In the Middle Rio Grande, the State Engineer policies of the last century governing transfer of surface water rights to wells that pump a reliably uninterrupted supply of wet water, must stop. These policies remain unchanged, unlimited by nature, and unsuitable for a sustainable water future despite the fact they don’t protect either the river or the aquifer. These transfers are damaging and further endangering the Middle Rio Grande’s future.

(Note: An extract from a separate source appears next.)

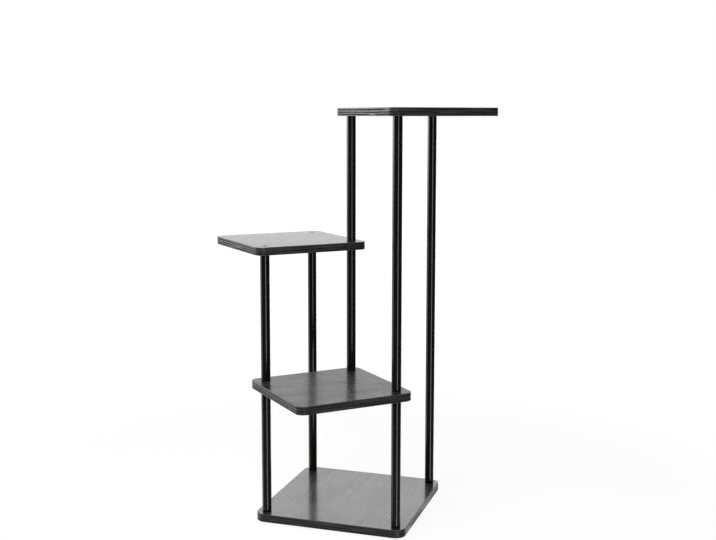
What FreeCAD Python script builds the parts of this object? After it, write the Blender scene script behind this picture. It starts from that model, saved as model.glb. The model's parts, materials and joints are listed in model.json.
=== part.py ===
"""Tall plant stand with four shelves on five round posts.

A square base board carries a post near each corner. Three smaller square boards are turned by
45 degrees and step up to the front, to the left and to the right of the stand's middle. Each
is screwed to two corner posts and to a centre post that starts on the lower board, and its
fourth corner reaches out past the base.
Every post is a stack of short steel tubes, screwed end to end with studs through the boards.

Frame: +Z is up, +X is to the right and +Y to the back. The origin is the centre of the
stand's outline on the floor. All sizes are in millimetres.
"""

import FreeCAD, Part
import math
import os
from collections import namedtuple

V = FreeCAD.Vector
UP = V(0, 0, 1)

# ---- Frame of the stand ----
post_spacing = 319.0  # between the axes of neighbouring corner posts
bay_height = 300.0  # clear height between one board and the next
base_edge_margin = 23.5  # post axis to the edge of the base board
shelf_edge_margin = 29.5  # post axis to each edge of a small board
base_corner_radius = 25.0
shelf_corner_radius = 20.0

# ---- Boards ----
board_thickness = 19.0
band_thickness = 1.0  # plastic strip glued round the board's edge
band_edge_round = 0.7
hole_clearance = 0.3  # between a thread and the hole that it passes through

# ---- Tubes and their threaded plugs ----
tube_diameter = 22.0
tube_wall = 1.0
tube_end_round = 0.4
plug_clearance = 0.02  # between a pressed-in plug and the tube
plug_spare_length = 4.0  # plug length past the end of the screw in it
plug_lead_in = 0.8  # chamfer at the mouth of the plug's thread

# ---- Threaded studs and bolts ----
thread_diameter = 8.0
thread_clearance = 0.05  # between a thread and the thread that it turns in
thread_engagement = 12.0  # length of screw inside each plug
thread_end_chamfer = 0.8
stud_socket_width = 4.0  # across flats
stud_socket_depth = 4.0
bolt_head_diameter = 16.0
bolt_head_rim = 0.4  # straight rim above the bolt's 45 degree cone
bolt_socket_width = 5.0  # across flats
bolt_socket_depth = 3.5

# ---- Levelling feet ----
foot_diameter = 22.0
foot_edge_round = 1.0
foot_grip_count = 12  # finger scallops round the rim
foot_grip_radius = 2.0
foot_grip_depth = 0.7
foot_flange_diameter = 13.0  # head of the stud, moulded into the foot
foot_flange_thickness = 1.6
foot_sole = 1.6  # plastic below the stud's head
foot_cover = 1.8  # plastic above the stud's head

# ---- Sizes that follow from those above ----
half_spacing = post_spacing / 2
foot_height = foot_sole + foot_flange_thickness + foot_cover
tube_radius = tube_diameter / 2
bore_radius = tube_radius - tube_wall
thread_radius = thread_diameter / 2
plug_length = thread_engagement + plug_spare_length
hole_radius = thread_radius + hole_clearance
bolt_cone_height = (bolt_head_diameter - thread_diameter) / 2
storey = board_thickness + bay_height
base_side = post_spacing + 2 * base_edge_margin
shelf_side = post_spacing / math.sqrt(2) + 2 * shelf_edge_margin
shelf_tip = (shelf_side / 2 - shelf_corner_radius) * math.sqrt(2) + shelf_corner_radius
front_reach = half_spacing + shelf_tip
back_reach = max(base_side / 2, shelf_tip)
stand_y = (front_reach - back_reach) / 2  # middle of the base board

# Levels of the boards, from the floor up, and the bay of tubes above each.
BASE, LOWER, MIDDLE, TOP = range(4)
BAY_NAMES = {BASE: "low", LOWER: "mid", MIDDLE: "high"}

# A post stands on its axis, from the board at level first to the board at level last.
Post = namedtuple("Post", "x y first last")
POSTS = {
    "front_left": Post(-half_spacing, stand_y - half_spacing, BASE, MIDDLE),
    "front_right": Post(half_spacing, stand_y - half_spacing, BASE, TOP),
    "back_right": Post(half_spacing, stand_y + half_spacing, BASE, TOP),
    "back_left": Post(-half_spacing, stand_y + half_spacing, BASE, MIDDLE),
    "centre": Post(0.0, stand_y, LOWER, TOP),
}

# A board lies about (x, y), turned by a number of degrees, and is screwed to its posts.
Board = namedtuple("Board", "level x y turn side corner_radius posts")


def shelf(level, x, y, *posts):
    """One of the three equal small boards. Its sides run at 45 degrees to the base's."""
    return Board(level, x, y, 45, shelf_side, shelf_corner_radius, posts)


BOARDS = {
    "base": Board(BASE, 0.0, stand_y, 0, base_side, base_corner_radius,
                  ("front_left", "front_right", "back_right", "back_left")),
    "lower": shelf(LOWER, 0.0, stand_y - half_spacing, "front_left", "front_right", "centre"),
    "middle": shelf(MIDDLE, -half_spacing, stand_y, "front_left", "back_left", "centre"),
    "top": shelf(TOP, half_spacing, stand_y, "front_right", "back_right", "centre"),
}


def underside(level):
    """Height of the underside of the board at a level."""
    return foot_height + level * storey


def topside(level):
    return underside(level) + board_thickness


def is_screwed_at(post, level):
    """True if the board at this level is screwed to the post."""
    return any(board.level == level and post in board.posts for board in BOARDS.values())


def cylinder(radius, length, base=V(0, 0, 0), direction=UP):
    return Part.makeCylinder(radius, length, base, direction)


def hexagon(width, depth, top):
    """Hexagonal prism of this width across flats, from height top down by depth."""
    corner = width / 2 / math.cos(math.pi / 6)
    turns = [k * math.pi / 3 for k in range(7)]
    points = [V(corner * math.cos(a), corner * math.sin(a), top - depth) for a in turns]
    return Part.Face(Part.makePolygon(points)).extrude(UP * depth)


def rounded_plate(side, radius, thickness):
    """Square plate with round corners, standing on z = 0 about the Z axis."""
    plate = Part.makeBox(side, side, thickness, V(-side / 2, -side / 2, 0))
    upright = [e for e in plate.Edges if abs(e.tangentAt(e.FirstParameter).z) > 0.5]
    return plate.makeFillet(radius, upright)


def edges_at(solid, heights):
    """Edges that lie flat at one of these heights."""
    def is_flat_at(box, z):
        return max(abs(box.ZMin - z), abs(box.ZMax - z)) < 1e-6

    return [e for e in solid.Edges if any(is_flat_at(e.BoundBox, z) for z in heights)]


def core_plate(board):
    """The board without its edge band, undrilled."""
    side = board.side - 2 * band_thickness
    return rounded_plate(side, board.corner_radius - band_thickness, board_thickness)


def edge_band(board):
    """Plastic strip round a board, with its outer edges eased."""
    plate = rounded_plate(board.side, board.corner_radius, board_thickness)
    widest_round = 0.9 * band_thickness  # the strip keeps a little of its flat top
    edge_round = min(band_edge_round, widest_round)
    eased = plate.makeFillet(edge_round, edges_at(plate, [0, board_thickness]))
    return laid(eased.cut(core_plate(board)), board)


def board_core(board):
    """Bare board, drilled for its posts and countersunk where a post ends on it."""
    core = laid(core_plate(board), board)
    for name in board.posts:
        post = POSTS[name]
        hole_base = V(post.x, post.y, underside(board.level))
        core = core.cut(cylinder(hole_radius, board_thickness, hole_base))
        if post.last == board.level:
            core = core.cut(placed(countersink(), post, topside(board.level)))
        if post.first == board.level != BASE:
            core = core.cut(placed(flipped(countersink()), post, underside(board.level)))
    return core


def countersink():
    """Space of a bolt's head, with its flush face on z = 0 and its cone below."""
    head_radius = bolt_head_diameter / 2
    cone_top = V(0, 0, -bolt_head_rim)
    cone = Part.makeCone(head_radius, thread_radius, bolt_cone_height, cone_top, -UP)
    return cylinder(head_radius, bolt_head_rim, cone_top).fuse(cone)


def laid(shape, board):
    """Turns a shape made about the origin as its board lies, and moves it there."""
    moved = shape.copy()
    moved.rotate(V(0, 0, 0), UP, board.turn)
    moved.translate(V(board.x, board.y, underside(board.level)))
    return moved


def placed(shape, post, z):
    """Moves a shape made about the Z axis onto a post, at height z."""
    moved = shape.copy()
    moved.translate(V(post.x, post.y, z))
    return moved


def flipped(shape):
    """The shape upside down about the origin."""
    turned = shape.copy()
    turned.rotate(V(0, 0, 0), V(1, 0, 0), 180)
    return turned


def tube(length):
    """Steel tube standing on z = 0, with its outer edges eased at both ends."""
    outer = cylinder(tube_radius, length)
    outer = outer.makeFillet(tube_end_round, edges_at(outer, [0, length]))
    return outer.cut(cylinder(bore_radius, length))


def tube_plug():
    """Threaded plug pressed into a tube's end, with its mouth on z = 0 and its body above."""
    bore = thread_radius + thread_clearance
    body = cylinder(bore_radius - plug_clearance, plug_length)
    mouth = Part.makeCone(bore + plug_lead_in, bore, plug_lead_in)
    return body.cut(cylinder(bore, plug_length)).cut(mouth)


def threaded_rod(length):
    """Screw thread's outline from z = 0 up, with both ends chamfered."""
    rod = cylinder(thread_radius, length)
    return rod.makeChamfer(thread_end_chamfer, edges_at(rod, [0, length]))


def stud(length):
    """Double-ended stud about z = 0, with a hexagonal socket in its upper end."""
    rod = threaded_rod(length)
    rod = rod.cut(hexagon(stud_socket_width, stud_socket_depth, length))
    rod.translate(V(0, 0, -length / 2))
    return rod


def cap_bolt():
    """Countersunk bolt with its head's flush face on z = 0 and its shank below."""
    shank_length = board_thickness + thread_engagement
    shank = threaded_rod(shank_length)
    shank.translate(V(0, 0, -shank_length))
    bolt = shank.fuse(countersink()).removeSplitter()
    return bolt.cut(hexagon(bolt_socket_width, bolt_socket_depth, 0))


def foot_stud():
    """Foot's steel stud: its flanged head is moulded into the foot, whose base is z = 0."""
    rod_length = foot_height - foot_sole + board_thickness + thread_engagement
    rod = cylinder(thread_radius, rod_length, V(0, 0, foot_sole))
    rod = rod.makeChamfer(thread_end_chamfer, edges_at(rod, [foot_sole + rod_length]))
    flange = cylinder(foot_flange_diameter / 2, foot_flange_thickness, V(0, 0, foot_sole))
    return rod.fuse(flange).removeSplitter()


def foot_pad():
    """Plastic foot with finger scallops round its rim, moulded round the stud's head."""
    radius = foot_diameter / 2
    pad = cylinder(radius, foot_height)
    pad = pad.makeFillet(foot_edge_round, edges_at(pad, [0]))
    for k in range(foot_grip_count):
        angle = 2 * math.pi * k / foot_grip_count
        reach = radius + foot_grip_radius - foot_grip_depth
        axis = V(reach * math.cos(angle), reach * math.sin(angle), 0)
        pad = pad.cut(cylinder(foot_grip_radius, foot_height, axis))
    return pad.cut(foot_stud())


def save(name, *solids):
    shape = solids[0] if len(solids) == 1 else Part.makeCompound(list(solids))
    shape.exportStep(f"parts/{name}.step")


def build_board(name, board):
    save(f"{name}_board", board_core(board))
    save(f"{name}_edge_band", edge_band(board))


def build_tubes(name, post):
    """The post's tubes, one to a bay, each with a plug in either end."""
    for level in range(post.first, post.last):
        start = topside(level) if is_screwed_at(name, level) else underside(level)
        end = underside(level + 1)
        node = f"{name}_tube_{BAY_NAMES[level]}"
        save(node, placed(tube(end - start), post, start))
        low_plug = placed(tube_plug(), post, start)
        high_plug = placed(flipped(tube_plug()), post, end)
        save(f"{node}_plugs", low_plug, high_plug)


def build_fasteners(name, post):
    """What joins the post's tubes to each other and to the boards."""
    for level in range(post.first + 1, post.last):
        if is_screwed_at(name, level):
            length = board_thickness + 2 * thread_engagement
            middle = (underside(level) + topside(level)) / 2
            save(f"{name}_board_stud", placed(stud(length), post, middle))
        else:
            joint = stud(2 * thread_engagement)
            save(f"{name}_tube_stud_{BAY_NAMES[level]}", placed(joint, post, underside(level)))
    save(f"{name}_top_bolt", placed(cap_bolt(), post, topside(post.last)))
    if post.first != BASE:
        save(f"{name}_bottom_bolt", placed(flipped(cap_bolt()), post, underside(post.first)))


def build_foot(name, post):
    save(f"{name}_foot_pad", placed(foot_pad(), post, 0))
    save(f"{name}_foot_stud", placed(foot_stud(), post, 0))


def main():
    os.makedirs("parts", exist_ok=True)
    for name, board in BOARDS.items():
        build_board(name, board)
    for name, post in POSTS.items():
        build_tubes(name, post)
        build_fasteners(name, post)
        if post.first == BASE:
            build_foot(name, post)


main()
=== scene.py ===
"""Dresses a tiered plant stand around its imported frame.

The boards, bolts, studs, plugs and feet of the frame keep their shapes, and each gets a finish. The
edge bands and the tubes are made again in the same places as finer meshes, with eased ends and a
butt seam. Lengths are in metres. The floor is z = 0, and the front of the stand faces -Y.
"""

import json
import math
from collections import namedtuple

import bpy
from bpy.props import FloatProperty, FloatVectorProperty, IntProperty, PointerProperty
from bpy.types import Operator, Panel, PropertyGroup
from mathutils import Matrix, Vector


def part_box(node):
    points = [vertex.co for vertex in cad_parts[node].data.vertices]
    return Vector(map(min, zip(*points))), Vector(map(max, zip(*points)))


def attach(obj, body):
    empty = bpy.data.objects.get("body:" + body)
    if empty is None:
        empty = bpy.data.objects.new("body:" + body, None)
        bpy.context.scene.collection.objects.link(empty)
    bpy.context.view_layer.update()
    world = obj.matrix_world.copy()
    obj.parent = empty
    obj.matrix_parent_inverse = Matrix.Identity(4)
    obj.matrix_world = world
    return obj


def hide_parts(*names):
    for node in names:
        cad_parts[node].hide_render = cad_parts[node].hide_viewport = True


bl_info = {
    "name": "Tiered plant stand",
    "version": (1, 0, 0),
    "blender": (4, 5, 0),
    "location": "3D View > Sidebar > Plant stand",
    "description": "Dresses a tiered plant stand of laminated boards and painted tubes",
    "category": "Object",
}

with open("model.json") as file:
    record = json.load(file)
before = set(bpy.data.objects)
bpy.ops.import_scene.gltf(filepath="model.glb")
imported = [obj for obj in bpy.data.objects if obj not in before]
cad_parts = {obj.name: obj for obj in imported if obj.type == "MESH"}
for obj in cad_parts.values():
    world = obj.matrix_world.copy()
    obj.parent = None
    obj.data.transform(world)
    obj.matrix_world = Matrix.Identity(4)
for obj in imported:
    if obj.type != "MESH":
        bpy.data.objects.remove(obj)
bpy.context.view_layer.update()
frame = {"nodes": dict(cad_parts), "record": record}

SLOT_OF = {part["node"]: part["material_slot"] for part in frame["record"]["subparts"]}
LEVELS = ("base", "lower", "middle", "top")
STAND_BODY = "frame"
PLANK_TURN = math.radians(45)  # the three upper boards are turned by this, and their grain too
# The side of each board that has its strip's seam, in degrees from +X. All face away from view.
SEAM_FACING = {"base": 90, "lower": 135, "middle": 45, "top": 135}
# The lines on a strip, all in shares of its height: where they run, how far they stray up and
# down, and how far from its middle a line starts to fade and has gone
STRIP_LINES = (0.20, 0.45, 0.75)
STRIP_WANDER = 0.22
STRIP_LINE_EDGE = (0.03, 0.12)
LAYERS = 40.0  # cells of a board's noise in each metre upwards, so that its two faces differ
GLASSY = 1.5  # index of refraction of every finish but the zinc
WHITE = (1.0, 1.0, 1.0, 1.0)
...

Invitation to Learn More and Engage

The Water Advocates for New Mexico and the Middle Rio Grande invite all to learn more and engage. Participate in our monthly workshops, respond to our calls to action, and share this news with friends, family, and colleagues today.

2 Comments

  1. Betsy Diaz on January 10, 2024 at 11:37 am

    I have been discussing this with people that I meet. I am deeply concerned that with much money available to the 2024 legislature via the financial session that will soon begin, I have seen a multitude of ideas for funding things that are important by & large, but not as essential to life as water. NM is fortunate in escaping the some of the emphasis on water’s dire relationship to life in other parts of the US, but its aridification effects are urgently severe, especially in rural areas of the state. It appears in mass media that neither the Governor or the NM legislature is prioritizing water planning & management in ways that can make NM water sustainable. it appears that mostly water advocates understand that “!Sin aqua hay Nada!”. That means no life, no drinking water, no agriculture, no food, no schools, no businesses, no hospitals, et cetera. This head in the sand approach is fatal. I am writing sample letters for my church to write to legislators and told IPL I would share those. Why are we not learning from watching the lack of water in Gaza. The astute work of Dr. Clayton in Clovis proves that communities can successfully be led (as the ancient cultures knew) in working for the common good using cutting edge science and knowledgeable healthy personal relationships with nature to rebalance cycles of all life and water (Cajete, 2,000).



  2. Denise Fort on January 10, 2024 at 4:33 pm

    Great recommendations. Let’s ensure that the “middle Rio Grande” includes people along the river down to Elephant Butte. That stretch of the river is ecologically significant yet poorly understood. And Norm, how far north will the middle extend?